Tom Lane wrote:
> "Marc G. Fournier" <scrappy@postgresql.org> writes:
> > One question, more directed to Tom here ... since they are seperate right
> > now, if WAL is fsync, and "regular writing" is no-fsync, doesn't that
> > potentially open us up to some *serious* problems? WAL sees the
> > transaction as complete, but the write for the rest of the system hasn't
> > happened yet?
>
> No, that's pretty much the whole point of WAL: once you've fsynced the
> transaction's log entries to WAL, it's committed. You don't have to
> fsync the data-file writes, or even write the changes out at all.

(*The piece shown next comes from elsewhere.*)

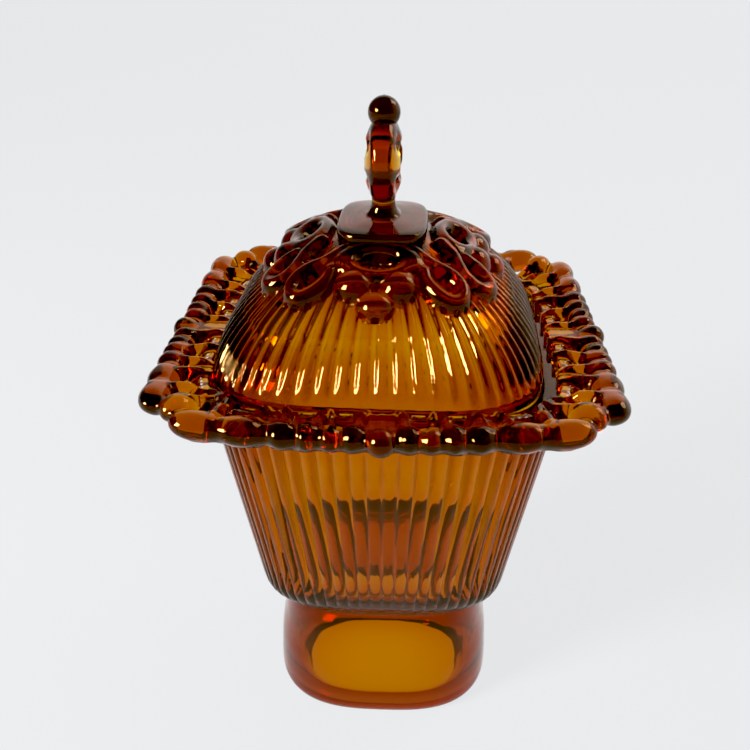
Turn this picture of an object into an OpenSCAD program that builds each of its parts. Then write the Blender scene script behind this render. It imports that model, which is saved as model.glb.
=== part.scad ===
// Square footed powder jar in pressed glass: a fluted bowl on a hollow foot with an
// openwork lace rim, and a fluted domed lid with a flat pierced finial. Units are mm,
// the foot stands on z = 0 and the vertical axis of the jar is the z axis.

/* [Foot] */
// half width of the foot across its flats
foot_half = 45.7; // [38:0.1:55]
// height at which the foot meets the bowl
foot_h = 52; // [40:0.5:60]
// wall of the hollow foot
foot_wall = 6; // [4:0.5:9]

/* [Bowl] */
// half width of the bowl where its flutes start, above the rounded bottom
bowl_low_half = 48.3; // [42:0.1:54]
// half width of the bowl at its mouth, outside
bowl_top_half = 63.1; // [58:0.1:68]
// height of the mouth, where the lid rests
bowl_h = 153; // [130:0.5:170]
// half width of the cavity at the mouth
mouth_half = 55.4; // [50:0.1:57]
// number of flutes around the bowl
flutes = 88; // [64:4:112]
// depth of a flute
flute_depth = 0.7; // [0.4:0.1:1.2]

/* [Lace rim] */
// half width of the opening that the lid drops into
seat_half = 61; // [60.8:0.1:62]
// outer half width of the plain inner band of the lace
band_half = 64.5; // [62:0.1:67]
// distance from the axis to the middle of the edge beads at the middle of a side
bead_half = 77.9; // [72:0.1:84]
// radius of an edge bead
bead_r = 4.6; // [3.5:0.1:5.5]
// height of the bead centres at the middle of a side
bead_z = 156.2; // [150:0.1:162]
// how much higher the beads stand at the corners
corner_rise = 3.6; // [0:0.1:6]

/* [Lid] */
// half width of the lid's plain edge
lid_half = 58.6; // [56:0.1:58.8]
// height of the lid's shoulder above its edge
dome_h = 44; // [36:0.5:52]
// wall of the lid
lid_wall = 3.6; // [3:0.1:5]
// height at which the plain edge gives way to the flutes
edge_top = 157.4; // [156:0.1:160]
// height of the joint between the fluted shoulder and the ornamented crown
crown_z = 180; // [176:0.5:184]

// number of flutes around the lid
lid_flutes = 72; // [56:4:96]
// how far the lid is turned in its seat, in degrees
lid_turn = -1.8; // [-2:0.1:2]
// how far the lid sits off the middle of its seat
lid_shift = -1.5; // [-1.5:0.1:1.5]

/* [Finial] */
// width of the collar under the finial
collar_w = 32; // [26:0.5:38]
// length of the collar, along the broad side of the finial
collar_l = 42; // [34:0.5:50]
// height of the collar's top
collar_top = 202.3; // [198:0.1:206]
// diameter of the pierced medallion
medal_d = 29; // [24:0.5:34]
// thickness of the medallion in its middle
medal_t = 14; // [10:0.5:16]
// diameter of the eye through the medallion
eye_d = 10; // [6:0.5:12]
// diameter of the ball on top
ball_d = 11.4; // [8:0.1:13]

/* [Hidden] */
gap = 0.3;
spoke_w = 3.4;
ring_n = 2 * flutes;
lid_n = 2 * lid_flutes;
dome_z0 = edge_top - 1.4;
dome_p = 1.6;
plateau_z = 194;
medal_z = 223.2;
ball_z = 239.1;
amber = [0.72, 0.36, 0.04];
amber_dark = [0.5, 0.2, 0.02];

// angle of point i out of m, spread evenly along the four sides of a square
function side_angle(i, m) =
    let (s = floor(4 * i / m), u = 4 * i / m - s) 90 * s + atan(2 * u - 1);

// radius of a rounded square of half width 1 and exponent n, at the angle th
function rounded(th, n) =
    pow(pow(abs(cos(th)), n) + pow(abs(sin(th)), n), -1 / n);

// one closed outline: s = [z, half width, exponent, flute depth]
function ring(s, m) = [
    for (i = [0 : m - 1])
        let (th = side_angle(i, m),
             r = s[1] * rounded(th, s[2]) - (i % 2 == 0 ? 0 : s[3]))
        [r * cos(th), r * sin(th), s[0]]
];

// solid through a list of outlines, capped at both ends, or run round into a hoop
module loft(sections, m, hoop = false) {
    last = len(sections) - 1;
    points = [for (s = sections) each ring(s, m)];
    walls = [
        for (k = [0 : last - 1], i = [0 : m - 1])
            let (j = (i + 1) % m)
            each [[k * m + i, (k + 1) * m + i, (k + 1) * m + j],
                  [k * m + i, (k + 1) * m + j, k * m + j]]
    ];
    join = [
        for (i = [0 : m - 1])
            let (j = (i + 1) % m)
            each [[last * m + i, i, j], [last * m + i, j, last * m + j]]
    ];
    caps = [[for (i = [0 : m - 1]) i], [for (i = [m - 1 : -1 : 0]) last * m + i]];
    polyhedron(points = points, faces = concat(walls, hoop ? join : caps));
}

// half width and exponent of the lid's outside at the height z
function dome_half(z) =
    lid_half * pow(1 - pow((z - dome_z0) / dome_h, dome_p), 1 / dome_p);
function dome_n(z) = 4.2 - 0.6 * (z - dome_z0) / dome_h;

// half width of the lid's inside at the height z
function inside_half(z) =
    (lid_half - lid_wall) * pow(1 - pow((z - dome_z0) / (dome_h - lid_wall), dome_p), 1 / dome_p);

// height of the lid's outside where its half width is a
function dome_z(a) = dome_z0 + dome_h * pow(1 - pow(a / lid_half, dome_p), 1 / dome_p);

// half width of the bowl's outside at the height z, on its straight part
function bowl_half(z) =
    bowl_low_half + (bowl_top_half - bowl_low_half) * (z - 62) / (bowl_h - 62);

// beads of half a side, from its middle to the corner:
// [along the side, distance from the axis, half length along the side]
beads = [
    [8.4, -1.7, 0], [14.8, -1.6, 0], [22, -1.9, 0],
    [30, -2.1, 0], [43, -2.7, 3.4], [57.4, -3.9, 3.2]
];
corner_at = 65.8;

module foot() {
    color(amber)
    loft([
        [foot_h - 2.2, 16, 2.4, 0],
        [foot_h - 3.2, 26, 2.6, 0],
        [foot_h - 5.4, 32, 2.75, 0],
        [foot_h - 11, foot_half - 5 - foot_wall, 2.8, 0],
        [30, foot_half - 2.7 - foot_wall, 2.9, 0],
        [13, foot_half - 0.7 - foot_wall, 2.9, 0],
        [5, foot_half - 2.2 - foot_wall, 2.9, 0],
        [0, foot_half - 5.2 - foot_wall, 2.9, 0],
        [0, foot_half - 2.6, 2.9, 0],
        [0.8, foot_half - 1.1, 2.9, 0],
        [2.6, foot_half - 0.2, 2.9, 0],
        [7, foot_half, 2.9, 0],
        [15, foot_half - 0.3, 2.9, 0],
        [22, foot_half - 0.9, 2.95, 0],
        [28, foot_half - 1.8, 3, 0],
        [34, foot_half - 2.8, 3.1, 0],
        [42, foot_half - 3.6, 3.2, 0],
        [foot_h, foot_half - 4.2, 3.4, 0]
    ], 72);
}

module bowl() {
    color(amber)
    loft([
        [foot_h, foot_half - 4.2, 3.4, 0],
        [foot_h + 1.2, 42.9, 3.6, 0],
        [foot_h + 3.5, 44.7, 3.9, 0],
        [foot_h + 6.5, 46.4, 4.3, 0],
        [foot_h + 9.5, 47.8, 4.7, 0],
        [foot_h + 12, bowl_half(foot_h + 12), 5, 0],
        [foot_h + 14, bowl_half(foot_h + 14), 5, flute_depth],
        [148, bowl_half(148), 5, flute_depth],
        [150.5, bowl_half(150.5), 5, 0],
        [bowl_h, bowl_top_half, 5, 0],
        [bowl_h, mouth_half, 5, 0],
        [66, 43.9, 4.5, 0],
        [60, 41.6, 4, 0],
        [56.2, 38.2, 3.6, 0],
        [54.2, 32, 3.2, 0]
    ], ring_n);
}

module bead(along, out, half) {
    rise = corner_rise * pow(along / corner_at, 2);
    translate([out, along, bead_z + rise])
    rotate([90, 0, -2 - along / 5]) {
        if (half > 0) {
            translate([0, 0, -half])
            cylinder(r = bead_r, h = 2 * half, $fn = 40);
        }
        for (k = half > 0 ? [-1, 1] : [0]) {
            translate([0, 0, k * half])
            sphere(r = bead_r, $fn = 40);
        }
    }
}

// flat web of the lace: plain inner band, radial spokes and the chain under the beads
module web_outline() {
    difference() {
        polygon([for (i = [0 : 95]) let (p = ring([0, band_half, 5, 0], 96)[i]) [p[0], p[1]]]);
        polygon([for (i = [0 : 95]) let (p = ring([0, seat_half, 5, 0], 96)[i]) [p[0], p[1]]]);
    }
}

module spoke(along, out) {
    from = [band_half - 1, along * 0.88];
    d = [out, along] - from;
    translate(from)
    rotate(atan2(d[1], d[0]))
    translate([0, -spoke_w / 2])
    square([norm(d), spoke_w]);
}

module web_side() {
    spoke(0, bead_half);
    for (b = beads, k = [-1, 1]) {
        spoke(k * b[0], bead_half + b[1]);
    }
    spoke(corner_at, corner_at);
    for (k = [-1, 1], i = [0 : len(beads)]) {
        a = i == 0 ? [0, bead_half] : [beads[i - 1][0], bead_half + beads[i - 1][1]];
        b = i == len(beads) ? [corner_at, corner_at] : [beads[i][0], bead_half + beads[i][1]];
        d = [b[1] - a[1], k * (b[0] - a[0])];
        translate([a[1], k * a[0]])
        rotate(atan2(d[1], d[0]))
        translate([0, -1.8])
        square([norm(d), 3.6]);
    }
}

module lace_rim() {
    color(amber)
    union() {
        translate([0, 0, bowl_h])
        linear_extrude(height = 5)
        union() {
            web_outline();
            for (q = [0 : 3]) {
                rotate(90 * q) web_side();
            }
        }
        for (q = [0 : 3]) {
            rotate(90 * q) {
                bead(0, bead_half, 0);
                bead(corner_at, corner_at, 0);
                for (b = beads, k = [-1, 1]) {
                    bead(k * b[0], bead_half + b[1], b[2]);
                }
            }
        }
    }
}

module lid_rim() {
    color(amber)
    seated()
    loft([
        [bowl_h + gap, lid_half - 0.9, 4.2, 0],
        [bowl_h + gap + 0.8, lid_half, 4.2, 0],
        [edge_top, dome_half(edge_top), dome_n(edge_top), 0],
        [edge_top, inside_half(edge_top), dome_n(edge_top), 0],
        [bowl_h, lid_half - 7.6, 4.2, 0],
        [bowl_h - 3.4, lid_half - 8.6, 4.2, 0],
        [bowl_h - 3.4, lid_half - 6.4, 4.2, 0],
        [bowl_h + gap, lid_half - 6, 4.2, 0]
    ], 96, true);
}

module lid_shoulder() {
    color(amber)
    seated()
    loft(concat(
        [[edge_top, dome_half(edge_top), dome_n(edge_top), 0]],
        [[160.2, dome_half(160.2), dome_n(160.2), 0]],
        [for (z = [161.4, 165, 170, 175, crown_z]) [z, dome_half(z), dome_n(z), flute_depth]],
        [for (z = [crown_z, 175, 169, 163, edge_top]) [z, inside_half(z), dome_n(z), 0]]
    ), lid_n, true);
}

// put a part of the lid where the lid rests in the seat
module seated() {
    translate([lid_shift, 0, 0])
    rotate(lid_turn)
    children();
}

// place a raised ornament on the dome at the angle th, with its middle at half width a
module on_dome(th, a) {
    slope = atan2(dome_z(a - 1) - dome_z(a + 1), 2);
    r = a * rounded(th, dome_n(dome_z(a)));
    rotate(th)
    translate([r, 0, dome_z(a)])
    rotate([0, slope, 0])
    children();
}

module loop(r) {
    rotate_extrude($fn = 32)
    translate([r, 0])
    circle(r = 1.7, $fn = 20);
}

module lid_crown() {
    color(amber)
    seated()
    union() {
        loft(concat(
            [for (z = [190, 187, 183.5, crown_z]) [z, inside_half(z), dome_n(z), 0]],
            [for (z = [crown_z, 184, 187]) [z, dome_half(z), dome_n(z), flute_depth]],
            [for (z = [188.5, 191.5, plateau_z]) [z, dome_half(z), dome_n(z), 0]]
        ), 96);
        for (q = [0 : 3]) {
            on_dome(90 * q, 26.5) loop(4.6);
            on_dome(90 * q, 37.5) sphere(r = 3.1, $fn = 32);
            on_dome(90 * q - 14, 33) sphere(r = 3.1, $fn = 32);
            on_dome(90 * q + 14, 33) sphere(r = 3.1, $fn = 32);
            on_dome(90 * q + 45, 27.5) loop(6.4);
            on_dome(90 * q + 35, 34.5) sphere(r = 3.1, $fn = 32);
            on_dome(90 * q + 55, 34.5) sphere(r = 3.1, $fn = 32);
        }
    }
}

module finial_collar() {
    r = 9;
    color(amber_dark)
    seated()
    translate([0, 0, plateau_z])
    linear_extrude(height = collar_top - plateau_z)
    union() {
        square([collar_w - 2 * r, collar_l], center = true);
        square([collar_w, collar_l - 2 * r], center = true);
        for (x = [-1, 1], y = [-1, 1]) {
            translate([x * (collar_w / 2 - r), y * (collar_l / 2 - r)])
            circle(r = r, $fn = 48);
        }
    }
}

module medal_section() {
    big = medal_d / 2;
    eye = eye_d / 2;
    half = [for (k = [0 : 10])
        let (r = eye + (big - eye) * sin(9 * k))
        [r, medal_t / 2 * sqrt(1 - pow(r / big, 2)) * (k == 0 ? 0.55 : k == 1 ? 0.85 : 1)]];
    polygon(concat(half, [for (k = [9 : -1 : 0]) [half[k][0], -half[k][1]]]));
}

module finial_medallion() {
    color(amber)
    seated()
    intersection() {
        union() {
            translate([0, 0, medal_z])
            rotate([0, 90, 0])
            rotate_extrude($fn = 72)
            medal_section();
            translate([0, 0, collar_top])
            cylinder(r1 = 5.6, r2 = 4.5, h = 7.6, $fn = 48);
        }
        translate([-20, -20, collar_top])
        cube([40, 40, ball_z - ball_d / 2 + 1 - collar_top]);
    }
}

module finial_ball() {
    color(amber_dark)
    seated()
    intersection() {
        translate([0, 0, ball_z])
        sphere(r = ball_d / 2, $fn = 64);
        translate([-20, -20, ball_z - ball_d / 2 + 1])
        cube([40, 40, 40]);
    }
}

foot();
bowl();
lace_rim();
lid_rim();
lid_shoulder();
lid_crown();
finial_collar();
finial_medallion();
finial_ball();
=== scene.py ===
import math

import bpy
import numpy as np
from mathutils import Matrix, Quaternion, Vector


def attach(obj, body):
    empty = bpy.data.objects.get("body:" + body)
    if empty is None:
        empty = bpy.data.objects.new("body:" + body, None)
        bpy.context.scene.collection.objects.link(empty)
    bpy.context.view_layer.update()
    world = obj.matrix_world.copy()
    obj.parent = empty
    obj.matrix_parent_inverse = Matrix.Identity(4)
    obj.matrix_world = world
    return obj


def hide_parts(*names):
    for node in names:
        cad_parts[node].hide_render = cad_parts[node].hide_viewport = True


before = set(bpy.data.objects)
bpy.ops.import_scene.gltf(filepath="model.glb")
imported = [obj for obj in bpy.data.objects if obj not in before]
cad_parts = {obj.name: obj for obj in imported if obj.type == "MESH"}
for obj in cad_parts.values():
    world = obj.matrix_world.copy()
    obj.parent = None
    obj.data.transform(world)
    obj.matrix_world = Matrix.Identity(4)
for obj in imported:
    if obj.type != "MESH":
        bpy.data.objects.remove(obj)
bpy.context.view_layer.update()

MM = 0.001
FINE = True

# ---------------------------------------------------------------- sizes, in millimetres
FOOT_H = 52.0
BOWL_LOW, BOWL_TOP, BOWL_H = 48.3, 63.1, 153.0
LID, DOME_Z, DOME_H, DOME_P, WALL = 59.2, 156.0, 44.0, 1.65, 4.0
LID_TURN, LID_SHIFT = -1.8, -1.9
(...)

> (In most cases the pages stay in shared buffer cache, dirty, until the
> background writer gets to them.) If you crash then the data-file
> changes will get redone by replaying the WAL entries.
>
> You do have to fsync data-file writes when trying to complete a
> checkpoint, but that's outside the critical path for normal
> transactions.
>
> One of the reasons I dislike Bruce's proposal is that I don't think it
> pays any attention to this basic duality between normal operations
> (fsync WAL) and checkpoints (fsync data). We just finished finding a
> long-standing bug in this area, so I'm pretty hesitant to whack it
> around on the basis of unproven ideas about performance improvements.
I have to show some performance numbers to make it worthwhile.